• [The problem]
The data must be returned in full and exactly as given.

• [Supplied data]
* Begin *

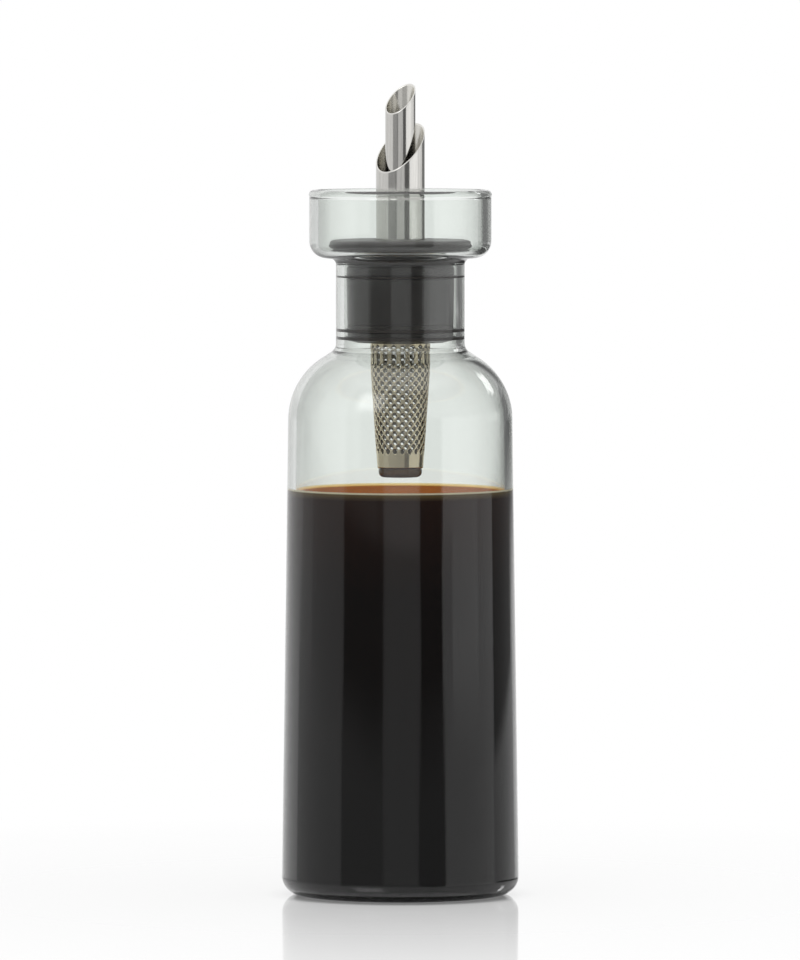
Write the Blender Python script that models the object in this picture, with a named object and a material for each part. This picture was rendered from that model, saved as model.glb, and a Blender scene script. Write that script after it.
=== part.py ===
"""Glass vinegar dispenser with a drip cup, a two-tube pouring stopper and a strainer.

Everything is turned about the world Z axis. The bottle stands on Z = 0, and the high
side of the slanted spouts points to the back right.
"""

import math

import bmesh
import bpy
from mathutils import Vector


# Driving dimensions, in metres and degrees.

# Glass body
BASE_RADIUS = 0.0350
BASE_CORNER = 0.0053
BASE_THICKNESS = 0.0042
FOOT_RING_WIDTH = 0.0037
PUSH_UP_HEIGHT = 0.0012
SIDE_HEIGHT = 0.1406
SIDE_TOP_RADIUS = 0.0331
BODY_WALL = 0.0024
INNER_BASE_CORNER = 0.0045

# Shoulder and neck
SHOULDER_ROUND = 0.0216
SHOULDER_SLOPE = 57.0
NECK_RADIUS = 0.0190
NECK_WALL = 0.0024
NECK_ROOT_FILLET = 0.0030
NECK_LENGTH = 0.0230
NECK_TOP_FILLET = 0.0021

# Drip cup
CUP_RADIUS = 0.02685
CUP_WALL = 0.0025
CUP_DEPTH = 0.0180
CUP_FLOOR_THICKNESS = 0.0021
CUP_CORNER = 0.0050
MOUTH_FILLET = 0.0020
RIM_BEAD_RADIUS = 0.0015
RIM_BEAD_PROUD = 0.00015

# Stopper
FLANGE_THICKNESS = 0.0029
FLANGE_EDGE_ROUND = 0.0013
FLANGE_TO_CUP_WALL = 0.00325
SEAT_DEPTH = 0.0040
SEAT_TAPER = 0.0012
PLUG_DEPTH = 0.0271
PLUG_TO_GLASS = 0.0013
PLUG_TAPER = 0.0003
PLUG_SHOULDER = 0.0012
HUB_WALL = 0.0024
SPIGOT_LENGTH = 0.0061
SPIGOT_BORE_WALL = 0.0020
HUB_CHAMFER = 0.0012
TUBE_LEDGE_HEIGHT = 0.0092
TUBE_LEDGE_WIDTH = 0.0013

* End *

• [Answer to this exercise]
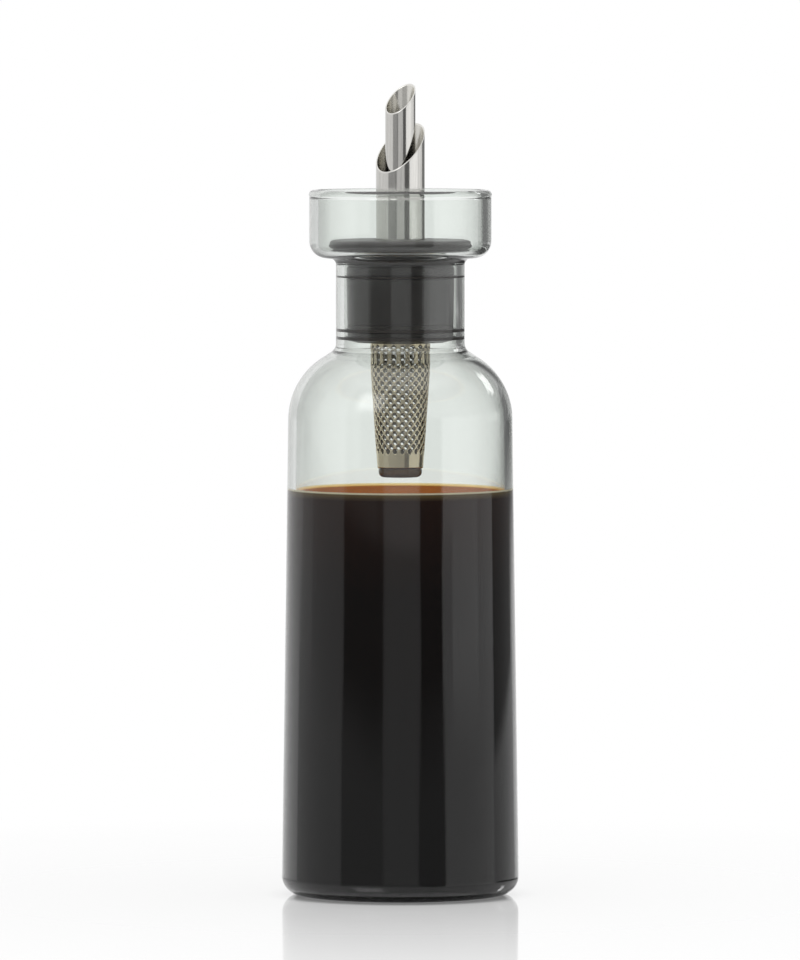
Write the Blender Python script that models the object in this picture, with a named object and a material for each part. This picture was rendered from that model, saved as model.glb, and a Blender scene script. Write that script after it.
=== part.py ===
"""Glass vinegar dispenser with a drip cup, a two-tube pouring stopper and a strainer.

Everything is turned about the world Z axis. The bottle stands on Z = 0, and the high
side of the slanted spouts points to the back right.
"""

import math

import bmesh
import bpy
from mathutils import Vector


# Driving dimensions, in metres and degrees.

# Glass body
BASE_RADIUS = 0.0350
BASE_CORNER = 0.0053
BASE_THICKNESS = 0.0042
FOOT_RING_WIDTH = 0.0037
PUSH_UP_HEIGHT = 0.0012
SIDE_HEIGHT = 0.1406
SIDE_TOP_RADIUS = 0.0331
BODY_WALL = 0.0024
INNER_BASE_CORNER = 0.0045

# Shoulder and neck
SHOULDER_ROUND = 0.0216
SHOULDER_SLOPE = 57.0
NECK_RADIUS = 0.0190
NECK_WALL = 0.0024
NECK_ROOT_FILLET = 0.0030
NECK_LENGTH = 0.0230
NECK_TOP_FILLET = 0.0021

# Drip cup
CUP_RADIUS = 0.02685
CUP_WALL = 0.0025
CUP_DEPTH = 0.0180
CUP_FLOOR_THICKNESS = 0.0021
CUP_CORNER = 0.0050
MOUTH_FILLET = 0.0020
RIM_BEAD_RADIUS = 0.0015
RIM_BEAD_PROUD = 0.00015

# Stopper
FLANGE_THICKNESS = 0.0029
FLANGE_EDGE_ROUND = 0.0013
FLANGE_TO_CUP_WALL = 0.00325
SEAT_DEPTH = 0.0040
SEAT_TAPER = 0.0012
PLUG_DEPTH = 0.0271
PLUG_TO_GLASS = 0.0013
PLUG_TAPER = 0.0003
PLUG_SHOULDER = 0.0012
HUB_WALL = 0.0024
SPIGOT_LENGTH = 0.0061
SPIGOT_BORE_WALL = 0.0020
HUB_CHAMFER = 0.0012
TUBE_LEDGE_HEIGHT = 0.0092
TUBE_LEDGE_WIDTH = 0.0013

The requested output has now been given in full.